Possibility of consent can’t be countenanced in case of a 13-yr-old rape survivor: Bombay HC

“The prosecutrix (survivor) at the time of the incident was only 13 years of age, and, as a result, the argument that it could be a consensual act cannot be accepted,” said Justice CV Bhadang while rejecting application of Sagar Sahi, a driver, who was, ironically, employed by a non-governmental organisation (NGO) working for the welfare of children.
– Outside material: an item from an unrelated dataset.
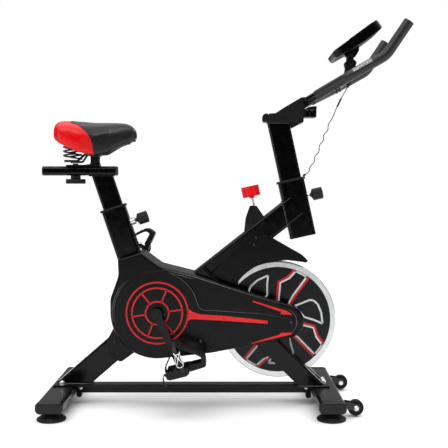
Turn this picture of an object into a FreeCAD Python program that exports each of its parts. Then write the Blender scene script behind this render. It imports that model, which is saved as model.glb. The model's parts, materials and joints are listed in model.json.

india Updated: Aug 14, 2020 12:11 IST
Kanchan Chaudhari
Kanchan Chaudhari
Hindustan Times, Mumbai
The judge added that the absence of external injuries cannot be prima face considered a proof in favour of the accused, while citing the definition of rape under section 375 of the Indian Penal Code (IPC).
The judge added that the absence of external injuries cannot be prima face considered a proof in favour of the accused, while citing the definition of rape under section 375 of the Indian Penal Code (IPC). (HT file photo)

The possibility of consent cannot be countenanced in case of a minor rape survivor (13), the Bombay high court (HC) said while rejecting plea of a rape convict for bail during pendency of his appeal.

“The prosecutrix (survivor) at the time of the incident was only 13 years of age, and, as a result, the argument that it could be a consensual act cannot be accepted,” said Justice CV Bhadang while rejecting application of Sagar Sahi, a driver, who was, ironically, employed by a non-governmental organisation (NGO) working for the welfare of children.

Sahi was convicted last year for raping a minor in 2015 and sentenced to rigorous imprisonment for 10 years.

He had moved a plea before HC seeking bail during pendency of his appeal against the conviction and the sentence.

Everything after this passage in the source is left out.